## [What you will do]
Determine how many lines in the data below contain "remove" and write only that number.

## [Raw data]
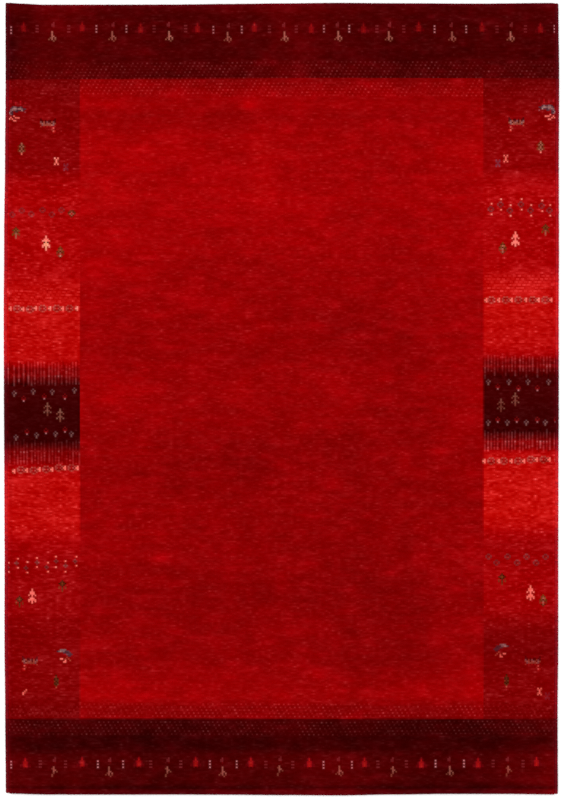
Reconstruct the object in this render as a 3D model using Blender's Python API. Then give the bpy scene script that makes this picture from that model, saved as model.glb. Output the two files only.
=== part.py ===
"""Gabbeh rug: one knotted pile cloth lying flat, with a wrapped edge cord along each long side.

The rug lies on its flat underside. +X points to its right edge, +Y to its top end, +Z up.
The origin is on the floor at the middle of the rug. All sizes are in metres unless a name says mm.
"""
import math

import bmesh
import bpy
from mathutils import Vector

# Overall size, measured over the edge cords
RUG_WIDTH = 1.401
RUG_LENGTH = 1.9995
# Moves the uneven outline so that its bounding box is centred on the origin
SHIFT_X = 0.00045
SHIFT_Y = -0.00018

# The cloth: foundation and pile together
CLOTH_THICKNESS = 0.0140
PILE_SWELL = 0.0007        # how far the trimmed pile rises and falls from its mean height
GRID_ACROSS = 26           # cells across the cloth
GRID_ALONG = 38            # cells along the cloth
CLOTH_CORNER_RADIUS = 0.0065
PILE_EDGE_RADIUS = 0.0050
BACK_EDGE_RADIUS = 0.0012
EDGE_SEGMENTS = 3

# The wrapped edge cord
CORD_WIDTH = 0.0080
CORD_HEIGHT = 0.0100
CORD_FLAT = 0.0012         # how much of the cord's round section is pressed flat against the floor
CORD_SIDES = 12
CORD_GAP = 0.0003          # clear space between the cloth and its cord
CORD_END_INSET = 0.0012    # the cord stops this far short of the cloth's end
CORD_TIP = (
    # share of the side, fullness of the section: the cord's end is rounded off
    (0.0, 0.45), (0.0012, 0.80), (0.0030, 1.0),
)

MM = 0.001

# How far each edge stands out from a straight line, in mm, at a share of the way along it.
# The sides run from the bottom end to the top end, the ends from the left side to the right.
LEFT_EDGE = (
    # share, out_mm
    (0.00, -3.0), (0.10, -1.5), (0.20, 0.3), (0.30, 0.0), (0.40, 0.8), (0.50, 1.8),
    (0.60, 2.3), (0.70, 1.3), (0.80, -1.0), (0.90, -2.5), (1.00, -2.3),
)
RIGHT_EDGE = (
    # share, out_mm
    (0.00, -1.8), (0.10, -2.5), (0.20, -1.0), (0.30, -1.0), (0.40, -0.5), (0.50, 0.5),
    (0.60, 0.3), (0.70, 1.0), (0.80, 0.6), (0.90, 1.4), (1.00, -0.5),
)
TOP_END = (
    # share, out_mm
    (0.00, 3.3), (0.03, 0.6), (0.07, -2.3), (0.20, -2.3), (0.30, -2.0), (0.40, -0.4),
    (0.50, 1.0), (0.60, 2.3), (0.70, 1.3), (0.85, 0.4), (1.00, 2.0),
)
BOTTOM_END = (
    # share, out_mm
    (0.00, -2.5), (0.08, 0.0), (0.20, 0.3), (0.30, 0.0), (0.40, 0.5), (0.50, 1.6),
    (0.60, 2.3), (0.70, 0.0), (0.80, -1.5), (0.90, -1.5), (1.00, 0.0),
)

# Slow swells of the trimmed pile: waves across, waves along, phase, share of PILE_SWELL
SWELLS = (
    (1.3, 2.1, 0.4, 0.45),
    (2.6, 1.2, 1.9, 0.30),
    (0.7, 4.3, 3.1, 0.25),
)

CLOTH_COLOUR = (0.33, 0.006, 0.008, 1.0)
CORD_COLOUR = (0.24, 0.006, 0.030, 1.0)
WOOL_ROUGHNESS = 0.9


def clear_scene():
    for old in list(bpy.data.objects):
        bpy.data.objects.remove(old, do_unlink=True)


def collection(name, hidden=False):
    made = bpy.data.collections.new(name)
    bpy.context.scene.collection.children.link(made)
    made.hide_render = hidden
    return made


def wool(name, colour):
    material = bpy.data.materials.new(name)
    material.use_nodes = True
    shader = material.node_tree.nodes["Principled BSDF"]
    shader.inputs["Base Color"].default_value = colour
    shader.inputs["Roughness"].default_value = WOOL_ROUGHNESS
    shader.inputs["Metallic"].default_value = 0.0
    material.diffuse_color = colour
    return material


def stands_out(edge, share):
    """The edge's offset in metres at this share of its way, eased smoothly from row to row."""
    share = min(max(share, 0.0), 1.0)
    for (start, out_a), (end, out_b) in zip(edge, edge[1:]):
        if share <= end:
            t = (share - start) / (end - start)
            ease = t * t * (3.0 - 2.0 * t)
            return (out_a + (out_b - out_a) * ease) * MM
    return edge[-1][1] * MM


def swell(u, v):
    """How far the pile's top stands above or below its mean height at the share (u, v)."""
    total = sum(
        share * math.sin(2.0 * math.pi * (across * u + along * v) + phase)
        for across, along, phase, share in SWELLS
    )
    return PILE_SWELL * total


def outer_point(u, v):
    """A point of the rug's plan at the share u across and v along, over the edge cords."""
    left = SHIFT_X - RUG_WIDTH / 2.0 - stands_out(LEFT_EDGE, v)
    right = SHIFT_X + RUG_WIDTH / 2.0 + stands_out(RIGHT_EDGE, v)
    bottom = SHIFT_Y - RUG_LENGTH / 2.0 - stands_out(BOTTOM_END, u)
    top = SHIFT_Y + RUG_LENGTH / 2.0 + stands_out(TOP_END, u)
    return left + (right - left) * u, bottom + (top - bottom) * v


def cloth_point(u, v):
    """The same for the cloth alone, which ends where its two cords begin."""
    beside = CORD_WIDTH + CORD_GAP
    left = outer_point(0.0, v)[0] + beside
    right = outer_point(1.0, v)[0] - beside
    x = left + (right - left) * u
    return x, outer_point((x - SHIFT_X) / RUG_WIDTH + 0.5, v)[1]


def build_cloth(home, material):
    """A grid warped to the outline, thickened into a slab, with its rims rounded by bevels."""
    bpy.ops.mesh.primitive_grid_add(
        x_subdivisions=GRID_ACROSS, y_subdivisions=GRID_ALONG, size=2.0)
    cloth = bpy.context.object
    cloth.name = "rug"
    cloth.data.name = "rug"
    move_to(cloth, home)

    bm = bmesh.new()
    bm.from_mesh(cloth.data)
    for vert in bm.verts:
        u = (vert.co.x + 1.0) / 2.0
        v = (vert.co.y + 1.0) / 2.0
        vert.co = Vector((*cloth_point(u, v), 0.0))

    lifted = bmesh.ops.extrude_face_region(bm, geom=list(bm.faces))["geom"]
    for item in lifted:
        if isinstance(item, bmesh.types.BMVert):
            item.co.z = CLOTH_THICKNESS
    bmesh.ops.recalc_face_normals(bm, faces=bm.faces)

    upright = [e for e in bm.edges if is_upright(e)]
    corners = [e for e in upright if is_corner(e)]
    bmesh.ops.bevel(
        bm, geom=corners, offset=CLOTH_CORNER_RADIUS, segments=EDGE_SEGMENTS,
        profile=0.5, affect='EDGES')
    round_rim(bm, CLOTH_THICKNESS, PILE_EDGE_RADIUS)
    round_rim(bm, 0.0, BACK_EDGE_RADIUS)

    for vert in bm.verts:
        height = vert.co.z / CLOTH_THICKNESS
        u = vert.co.x / RUG_WIDTH + 0.5
        v = vert.co.y / RUG_LENGTH + 0.5
        vert.co.z += swell(u, v) * height
    bm.to_mesh(cloth.data)
    bm.free()
    cloth.data.materials.append(material)
    return cloth


def is_upright(edge):
    a, b = (vert.co for vert in edge.verts)
    return abs(a.z - b.z) > CLOTH_THICKNESS / 2.0


def is_corner(edge):
    """True for the four upright edges where a side of the slab meets an end."""
    x, y = edge.verts[0].co.x, edge.verts[0].co.y
    beside = RUG_WIDTH / 2.0 - 2.0 * CORD_WIDTH
    return abs(x) > beside and abs(y) > RUG_LENGTH / 2.0 - CORD_WIDTH


def round_rim(bm, height, radius):
    """Bevels the loop of edges where the slab's wall meets its face at this height."""
    rim = [
        edge for edge in bm.edges
        if all(abs(vert.co.z - height) < CLOTH_THICKNESS / 100.0 for vert in edge.verts)
        and any(abs(face.normal.z) < 0.5 for face in edge.link_faces)
    ]
    bmesh.ops.bevel(
        bm, geom=rim, offset=radius, segments=EDGE_SEGMENTS, profile=0.5, affect='EDGES')


def cord_section():
    """The cord's oval section, flattened where it is pressed against the floor."""
    section = []
    for step in range(CORD_SIDES):
        turn = 2.0 * math.pi * (step + 0.5) / CORD_SIDES
        across = math.cos(turn) / math.cos(math.pi / CORD_SIDES)
        across = max(-1.0, min(1.0, across))
        z = (1.0 + math.sin(turn)) / 2.0 * (CORD_HEIGHT + CORD_FLAT) - CORD_FLAT
        section.append((across * CORD_WIDTH / 2.0, max(0.0, z)))
    return section


def cord_stations():
    """Where along the rug the cord has a section, and how full that section is."""
    rows = list(CORD_TIP)
    rows += [(row / GRID_ALONG, 1.0) for row in range(1, GRID_ALONG)]
    rows += [(1.0 - share, full) for share, full in reversed(CORD_TIP)]
    return rows


def build_cord(name, side, home, material):
    """Sweeps the section along one long side; side is -1 for the left and 1 for the right."""
    bm = bmesh.new()
    section = cord_section()
    rings = []
    for v, full in cord_stations():
        x, y = outer_point((1.0 + side) / 2.0, v)
        if full < 1.0:
            y -= math.copysign(CORD_END_INSET, v - 0.5)
        centre = x - side * CORD_WIDTH / 2.0
        tall = (1.0 + full) / 2.0
        rings.append([
            bm.verts.new((centre + across * full, y, z * tall)) for across, z in section
        ])
    for ring, following in zip(rings, rings[1:]):
        for i in range(CORD_SIDES):
            j = (i + 1) % CORD_SIDES
            bm.faces.new((ring[i], ring[j], following[j], following[i]))
    bm.faces.new(rings[0])
    bm.faces.new(rings[-1])
    bmesh.ops.recalc_face_normals(bm, faces=bm.faces)
    mesh = bpy.data.meshes.new(name)
    bm.to_mesh(mesh)
    bm.free()
    cord = bpy.data.objects.new(name, mesh)
    home.objects.link(cord)
    mesh.materials.append(material)
    return cord


def move_to(obj, home):
    for old in list(obj.users_collection):
        old.objects.unlink(obj)
    home.objects.link(obj)


def build():
    clear_scene()
    home = collection("gabbeh_rug")
    cloth = build_cloth(home, wool("rug_wool", CLOTH_COLOUR))
    cord_wool = wool("cord_wool", CORD_COLOUR)
    for name, side in (("selvedge_left", -1), ("selvedge_right", 1)):
        cord = build_cord(name, side, home, cord_wool)
        cord.parent = cloth


build()
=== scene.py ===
"""The look of the gabbeh rug: a knotted wool pile with its woven design, the knotted back and
the two wrapped edge cords, laid on a pale floor and seen from straight above.

Every knot is a small tuft of mesh with its own colour. The design is laid out in chart units:
x runs from the left edge of the sheet and y down from its top, and one unit is CHART_UNIT.
"""
import math

import bpy
import numpy as np
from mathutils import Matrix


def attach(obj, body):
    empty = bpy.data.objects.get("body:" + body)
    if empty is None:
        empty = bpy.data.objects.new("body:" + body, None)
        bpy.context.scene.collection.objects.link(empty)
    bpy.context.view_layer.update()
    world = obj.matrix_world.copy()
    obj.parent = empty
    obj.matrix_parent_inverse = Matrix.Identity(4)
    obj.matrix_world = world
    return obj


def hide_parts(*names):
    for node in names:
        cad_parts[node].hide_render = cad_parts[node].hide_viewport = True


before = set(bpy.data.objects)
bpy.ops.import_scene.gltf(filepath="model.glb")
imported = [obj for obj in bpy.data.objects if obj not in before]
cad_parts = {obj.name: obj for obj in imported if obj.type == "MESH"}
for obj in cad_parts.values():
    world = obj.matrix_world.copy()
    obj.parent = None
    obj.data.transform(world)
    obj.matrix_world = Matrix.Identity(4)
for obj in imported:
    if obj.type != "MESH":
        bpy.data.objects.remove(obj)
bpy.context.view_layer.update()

MM = 0.001

# The rug's plan, as in the part's source
RUG_WIDTH = 1.401
RUG_LENGTH = 1.9995
SHIFT_X = 0.00045
SHIFT_Y = -0.00018
CLOTH_THICKNESS = 0.0140
PILE_SWELL = 0.0007
CORD_WIDTH = 0.0080
CORD_HEIGHT = 0.0100
CORD_GAP = 0.0003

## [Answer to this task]
2